## [WHAT TO WORK ON]
Only the lines starting at the one with "bone_rings(-FIT_GAP), BONE_SMOOTHING, cutters)" and ending at the one with "# membrane and" should be copied, exactly and with both ends kept.

## [RAW RECORDS]
## begin

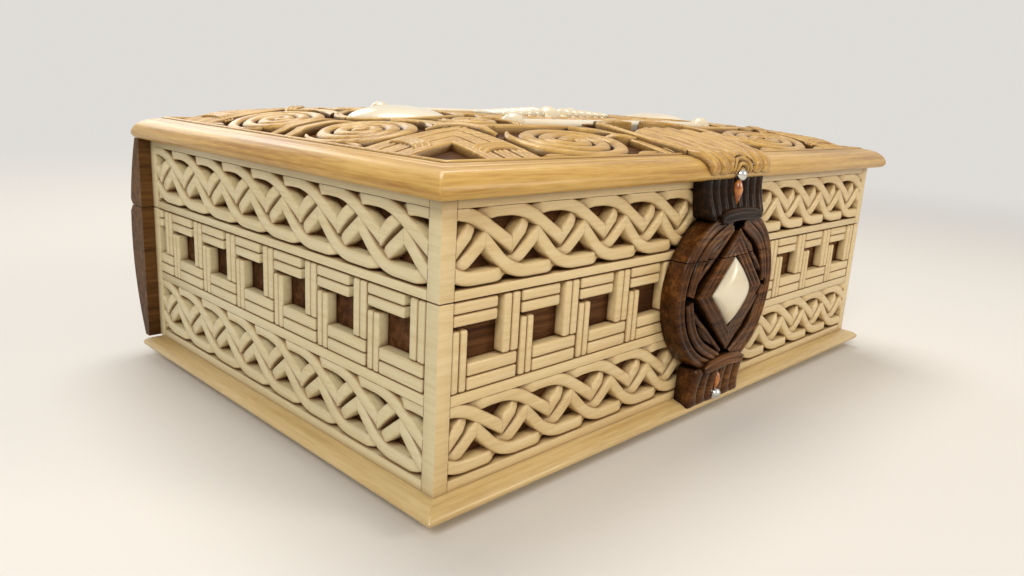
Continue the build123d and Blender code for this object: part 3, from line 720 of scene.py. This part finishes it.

## end
## begin

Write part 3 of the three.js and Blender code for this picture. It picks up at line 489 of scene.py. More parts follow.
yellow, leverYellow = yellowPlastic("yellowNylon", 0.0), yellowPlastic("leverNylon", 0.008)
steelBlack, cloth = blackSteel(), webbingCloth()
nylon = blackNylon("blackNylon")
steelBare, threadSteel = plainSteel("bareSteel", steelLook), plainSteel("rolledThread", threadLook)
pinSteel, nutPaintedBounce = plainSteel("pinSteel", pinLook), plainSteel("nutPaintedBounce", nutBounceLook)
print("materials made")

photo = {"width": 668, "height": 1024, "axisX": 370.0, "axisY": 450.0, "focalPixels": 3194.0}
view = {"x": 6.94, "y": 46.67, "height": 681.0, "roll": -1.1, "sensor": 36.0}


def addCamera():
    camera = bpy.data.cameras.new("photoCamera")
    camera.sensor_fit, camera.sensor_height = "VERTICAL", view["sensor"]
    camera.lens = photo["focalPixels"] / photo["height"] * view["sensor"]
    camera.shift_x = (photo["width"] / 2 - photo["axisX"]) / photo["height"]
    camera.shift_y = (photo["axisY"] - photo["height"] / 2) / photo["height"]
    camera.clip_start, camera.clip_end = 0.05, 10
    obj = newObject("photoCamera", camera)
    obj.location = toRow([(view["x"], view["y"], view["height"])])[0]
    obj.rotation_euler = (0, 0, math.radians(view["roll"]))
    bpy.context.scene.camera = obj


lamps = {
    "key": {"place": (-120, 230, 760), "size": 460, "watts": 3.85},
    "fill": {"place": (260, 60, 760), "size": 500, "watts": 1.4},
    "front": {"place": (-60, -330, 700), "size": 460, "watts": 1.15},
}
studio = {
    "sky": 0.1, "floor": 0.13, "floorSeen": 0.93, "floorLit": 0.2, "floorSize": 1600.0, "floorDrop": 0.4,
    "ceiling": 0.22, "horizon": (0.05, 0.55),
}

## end
## begin

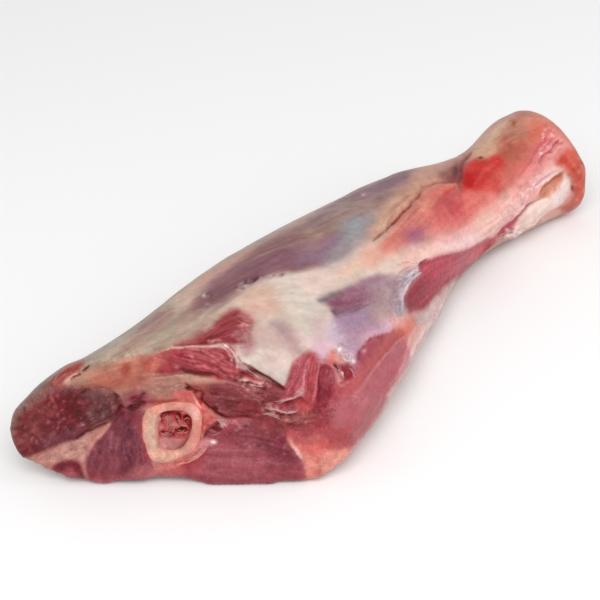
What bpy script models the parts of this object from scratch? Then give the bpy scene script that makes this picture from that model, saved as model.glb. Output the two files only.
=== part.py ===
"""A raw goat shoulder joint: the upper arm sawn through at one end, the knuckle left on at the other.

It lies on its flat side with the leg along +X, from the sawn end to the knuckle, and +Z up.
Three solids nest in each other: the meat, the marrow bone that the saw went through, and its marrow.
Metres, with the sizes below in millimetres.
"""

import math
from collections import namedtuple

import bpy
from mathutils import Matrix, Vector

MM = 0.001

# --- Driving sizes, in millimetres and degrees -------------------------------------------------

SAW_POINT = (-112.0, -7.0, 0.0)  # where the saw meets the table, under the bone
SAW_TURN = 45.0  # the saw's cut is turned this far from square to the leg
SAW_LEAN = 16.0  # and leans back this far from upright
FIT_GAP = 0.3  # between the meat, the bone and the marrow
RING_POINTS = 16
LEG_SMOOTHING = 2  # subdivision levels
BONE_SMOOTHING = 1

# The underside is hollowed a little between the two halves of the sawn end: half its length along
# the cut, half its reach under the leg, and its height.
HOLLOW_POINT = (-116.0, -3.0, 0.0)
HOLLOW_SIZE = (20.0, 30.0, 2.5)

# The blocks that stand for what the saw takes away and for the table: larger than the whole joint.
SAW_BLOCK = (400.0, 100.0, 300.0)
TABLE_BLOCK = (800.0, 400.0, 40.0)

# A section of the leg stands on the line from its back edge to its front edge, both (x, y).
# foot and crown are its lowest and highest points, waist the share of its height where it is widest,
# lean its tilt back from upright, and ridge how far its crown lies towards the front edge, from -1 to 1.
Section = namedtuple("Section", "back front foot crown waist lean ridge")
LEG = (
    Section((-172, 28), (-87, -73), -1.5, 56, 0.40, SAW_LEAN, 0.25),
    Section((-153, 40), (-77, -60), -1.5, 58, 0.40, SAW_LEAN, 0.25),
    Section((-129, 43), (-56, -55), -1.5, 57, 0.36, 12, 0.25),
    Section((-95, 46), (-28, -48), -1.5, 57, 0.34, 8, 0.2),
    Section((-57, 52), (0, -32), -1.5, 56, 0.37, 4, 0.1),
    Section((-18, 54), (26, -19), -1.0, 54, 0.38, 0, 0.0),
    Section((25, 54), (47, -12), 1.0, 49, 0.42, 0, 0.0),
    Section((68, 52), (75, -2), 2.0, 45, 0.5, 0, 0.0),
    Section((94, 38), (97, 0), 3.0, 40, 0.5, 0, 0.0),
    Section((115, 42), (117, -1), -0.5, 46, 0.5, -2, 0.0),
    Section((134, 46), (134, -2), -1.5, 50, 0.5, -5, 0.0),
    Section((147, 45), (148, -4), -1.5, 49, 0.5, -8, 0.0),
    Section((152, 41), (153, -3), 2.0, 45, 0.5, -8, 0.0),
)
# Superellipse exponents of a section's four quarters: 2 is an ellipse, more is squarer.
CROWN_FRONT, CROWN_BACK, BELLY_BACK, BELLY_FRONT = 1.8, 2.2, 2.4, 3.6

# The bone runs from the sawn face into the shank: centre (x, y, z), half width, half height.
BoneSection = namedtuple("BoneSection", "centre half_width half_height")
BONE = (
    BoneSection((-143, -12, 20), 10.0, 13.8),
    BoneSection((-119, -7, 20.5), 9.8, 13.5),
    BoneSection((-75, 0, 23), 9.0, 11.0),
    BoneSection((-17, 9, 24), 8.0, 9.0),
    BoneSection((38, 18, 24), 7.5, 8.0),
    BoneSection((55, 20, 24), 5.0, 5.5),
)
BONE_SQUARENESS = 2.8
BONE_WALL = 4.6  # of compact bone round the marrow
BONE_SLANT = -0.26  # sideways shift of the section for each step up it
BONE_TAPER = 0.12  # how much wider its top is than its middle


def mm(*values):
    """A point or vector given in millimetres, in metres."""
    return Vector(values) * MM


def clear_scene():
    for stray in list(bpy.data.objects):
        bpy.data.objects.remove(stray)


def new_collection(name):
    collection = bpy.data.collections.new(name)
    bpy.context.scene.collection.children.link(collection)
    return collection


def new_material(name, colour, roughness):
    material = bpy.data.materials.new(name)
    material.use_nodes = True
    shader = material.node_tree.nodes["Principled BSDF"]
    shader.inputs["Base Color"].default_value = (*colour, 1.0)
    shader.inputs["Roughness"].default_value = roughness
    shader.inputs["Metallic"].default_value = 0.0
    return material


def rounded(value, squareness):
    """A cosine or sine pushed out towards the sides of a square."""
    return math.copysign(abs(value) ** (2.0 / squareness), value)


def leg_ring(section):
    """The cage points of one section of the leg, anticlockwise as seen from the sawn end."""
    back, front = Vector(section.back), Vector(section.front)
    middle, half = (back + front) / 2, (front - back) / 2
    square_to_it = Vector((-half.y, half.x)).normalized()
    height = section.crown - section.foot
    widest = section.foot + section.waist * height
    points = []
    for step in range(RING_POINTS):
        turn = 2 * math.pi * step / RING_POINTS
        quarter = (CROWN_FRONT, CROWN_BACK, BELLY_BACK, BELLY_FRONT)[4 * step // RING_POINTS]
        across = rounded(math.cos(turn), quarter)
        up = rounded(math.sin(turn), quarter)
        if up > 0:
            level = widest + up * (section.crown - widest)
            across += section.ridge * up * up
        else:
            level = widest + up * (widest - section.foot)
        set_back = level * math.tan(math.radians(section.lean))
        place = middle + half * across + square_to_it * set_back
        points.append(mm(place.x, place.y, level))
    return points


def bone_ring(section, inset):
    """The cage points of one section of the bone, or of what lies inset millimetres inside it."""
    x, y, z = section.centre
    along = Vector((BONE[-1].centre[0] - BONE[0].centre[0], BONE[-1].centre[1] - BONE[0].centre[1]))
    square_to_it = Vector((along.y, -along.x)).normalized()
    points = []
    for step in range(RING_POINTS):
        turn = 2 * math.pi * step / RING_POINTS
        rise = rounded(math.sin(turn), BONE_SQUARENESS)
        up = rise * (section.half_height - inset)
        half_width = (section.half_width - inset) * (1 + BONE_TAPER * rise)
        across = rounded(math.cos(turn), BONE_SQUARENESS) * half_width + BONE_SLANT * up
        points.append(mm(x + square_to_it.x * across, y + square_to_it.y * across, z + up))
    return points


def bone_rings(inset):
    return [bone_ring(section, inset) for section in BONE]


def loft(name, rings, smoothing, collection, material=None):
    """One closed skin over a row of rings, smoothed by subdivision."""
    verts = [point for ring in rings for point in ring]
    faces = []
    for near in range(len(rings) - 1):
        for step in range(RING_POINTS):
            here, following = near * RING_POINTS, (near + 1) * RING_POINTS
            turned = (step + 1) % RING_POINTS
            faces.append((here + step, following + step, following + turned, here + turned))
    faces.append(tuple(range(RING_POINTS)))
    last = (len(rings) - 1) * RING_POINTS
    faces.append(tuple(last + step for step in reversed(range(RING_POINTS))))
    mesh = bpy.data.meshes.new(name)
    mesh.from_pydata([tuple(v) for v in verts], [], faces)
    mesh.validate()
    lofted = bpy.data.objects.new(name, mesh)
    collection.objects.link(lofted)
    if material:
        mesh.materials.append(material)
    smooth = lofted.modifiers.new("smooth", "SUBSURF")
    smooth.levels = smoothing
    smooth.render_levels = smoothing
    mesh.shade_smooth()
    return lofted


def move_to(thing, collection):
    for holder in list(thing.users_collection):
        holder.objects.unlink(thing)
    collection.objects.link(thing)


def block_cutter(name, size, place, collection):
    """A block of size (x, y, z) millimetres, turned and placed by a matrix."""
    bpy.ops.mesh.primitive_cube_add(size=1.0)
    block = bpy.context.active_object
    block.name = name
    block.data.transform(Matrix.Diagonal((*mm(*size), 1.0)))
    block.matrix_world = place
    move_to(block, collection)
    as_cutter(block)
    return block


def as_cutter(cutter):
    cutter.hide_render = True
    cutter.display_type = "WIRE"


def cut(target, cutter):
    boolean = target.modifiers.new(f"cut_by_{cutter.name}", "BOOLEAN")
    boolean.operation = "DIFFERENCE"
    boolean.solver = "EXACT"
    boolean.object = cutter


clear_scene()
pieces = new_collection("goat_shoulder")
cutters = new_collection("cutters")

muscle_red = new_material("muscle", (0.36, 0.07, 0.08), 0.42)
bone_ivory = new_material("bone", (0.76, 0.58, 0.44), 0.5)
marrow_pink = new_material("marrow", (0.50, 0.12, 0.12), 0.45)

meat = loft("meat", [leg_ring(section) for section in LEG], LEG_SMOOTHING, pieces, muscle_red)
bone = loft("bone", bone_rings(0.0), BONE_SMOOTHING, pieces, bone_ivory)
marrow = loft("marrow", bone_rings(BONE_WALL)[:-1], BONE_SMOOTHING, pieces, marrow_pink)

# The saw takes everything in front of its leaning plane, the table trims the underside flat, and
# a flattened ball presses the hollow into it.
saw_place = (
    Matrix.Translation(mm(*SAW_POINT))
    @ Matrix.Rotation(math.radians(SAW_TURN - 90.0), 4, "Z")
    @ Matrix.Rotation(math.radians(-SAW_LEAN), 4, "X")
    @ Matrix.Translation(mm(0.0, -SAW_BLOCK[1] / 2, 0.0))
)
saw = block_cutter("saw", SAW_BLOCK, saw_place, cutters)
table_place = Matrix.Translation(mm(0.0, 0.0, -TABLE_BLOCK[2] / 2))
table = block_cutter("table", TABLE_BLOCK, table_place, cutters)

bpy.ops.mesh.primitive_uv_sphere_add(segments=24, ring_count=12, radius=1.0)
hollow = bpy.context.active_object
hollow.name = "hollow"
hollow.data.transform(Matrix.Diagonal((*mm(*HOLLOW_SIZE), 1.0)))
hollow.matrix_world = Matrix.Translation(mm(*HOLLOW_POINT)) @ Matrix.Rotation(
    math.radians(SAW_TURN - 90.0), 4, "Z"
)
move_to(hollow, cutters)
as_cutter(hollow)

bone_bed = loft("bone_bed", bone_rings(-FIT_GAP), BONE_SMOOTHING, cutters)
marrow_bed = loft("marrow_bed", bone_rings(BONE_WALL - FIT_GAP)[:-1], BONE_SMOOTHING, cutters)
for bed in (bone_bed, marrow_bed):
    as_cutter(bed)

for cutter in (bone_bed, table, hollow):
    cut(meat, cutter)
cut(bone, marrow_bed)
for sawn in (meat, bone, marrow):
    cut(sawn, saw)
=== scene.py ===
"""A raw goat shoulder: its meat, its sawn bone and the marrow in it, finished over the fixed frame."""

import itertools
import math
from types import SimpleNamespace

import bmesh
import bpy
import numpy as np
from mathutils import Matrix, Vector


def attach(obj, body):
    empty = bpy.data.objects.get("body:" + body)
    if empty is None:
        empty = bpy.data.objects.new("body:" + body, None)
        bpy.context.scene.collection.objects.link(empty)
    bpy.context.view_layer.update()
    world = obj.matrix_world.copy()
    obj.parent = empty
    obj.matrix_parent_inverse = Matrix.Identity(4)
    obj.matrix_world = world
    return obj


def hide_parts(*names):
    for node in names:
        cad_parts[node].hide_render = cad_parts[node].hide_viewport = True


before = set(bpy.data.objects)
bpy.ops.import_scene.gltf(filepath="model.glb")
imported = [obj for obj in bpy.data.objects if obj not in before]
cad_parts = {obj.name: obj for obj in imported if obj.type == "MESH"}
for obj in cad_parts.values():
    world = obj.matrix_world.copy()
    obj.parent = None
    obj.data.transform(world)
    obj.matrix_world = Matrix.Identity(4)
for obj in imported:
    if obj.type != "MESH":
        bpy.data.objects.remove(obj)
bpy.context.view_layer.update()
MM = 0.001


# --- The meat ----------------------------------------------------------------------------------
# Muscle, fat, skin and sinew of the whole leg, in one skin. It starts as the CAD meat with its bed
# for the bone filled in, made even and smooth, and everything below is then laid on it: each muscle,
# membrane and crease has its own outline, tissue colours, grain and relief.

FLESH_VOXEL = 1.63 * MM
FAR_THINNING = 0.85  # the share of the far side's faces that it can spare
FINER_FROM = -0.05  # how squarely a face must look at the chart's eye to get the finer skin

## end

## [TASK RESPONSE]
bone_bed = loft("bone_bed", bone_rings(-FIT_GAP), BONE_SMOOTHING, cutters)
marrow_bed = loft("marrow_bed", bone_rings(BONE_WALL - FIT_GAP)[:-1], BONE_SMOOTHING, cutters)
for bed in (bone_bed, marrow_bed):
    as_cutter(bed)

for cutter in (bone_bed, table, hollow):
    cut(meat, cutter)
cut(bone, marrow_bed)
for sawn in (meat, bone, marrow):
    cut(sawn, saw)
=== scene.py ===
"""A raw goat shoulder: its meat, its sawn bone and the marrow in it, finished over the fixed frame."""

import itertools
import math
from types import SimpleNamespace

import bmesh
import bpy
import numpy as np
from mathutils import Matrix, Vector


def attach(obj, body):
    empty = bpy.data.objects.get("body:" + body)
    if empty is None:
        empty = bpy.data.objects.new("body:" + body, None)
        bpy.context.scene.collection.objects.link(empty)
    bpy.context.view_layer.update()
    world = obj.matrix_world.copy()
    obj.parent = empty
    obj.matrix_parent_inverse = Matrix.Identity(4)
    obj.matrix_world = world
    return obj


def hide_parts(*names):
    for node in names:
        cad_parts[node].hide_render = cad_parts[node].hide_viewport = True


before = set(bpy.data.objects)
bpy.ops.import_scene.gltf(filepath="model.glb")
imported = [obj for obj in bpy.data.objects if obj not in before]
cad_parts = {obj.name: obj for obj in imported if obj.type == "MESH"}
for obj in cad_parts.values():
    world = obj.matrix_world.copy()
    obj.parent = None
    obj.data.transform(world)
    obj.matrix_world = Matrix.Identity(4)
for obj in imported:
    if obj.type != "MESH":
        bpy.data.objects.remove(obj)
bpy.context.view_layer.update()
MM = 0.001


# --- The meat ----------------------------------------------------------------------------------
# Muscle, fat, skin and sinew of the whole leg, in one skin. It starts as the CAD meat with its bed
# for the bone filled in, made even and smooth, and everything below is then laid on it: each muscle,
# membrane and crease has its own outline, tissue colours, grain and relief.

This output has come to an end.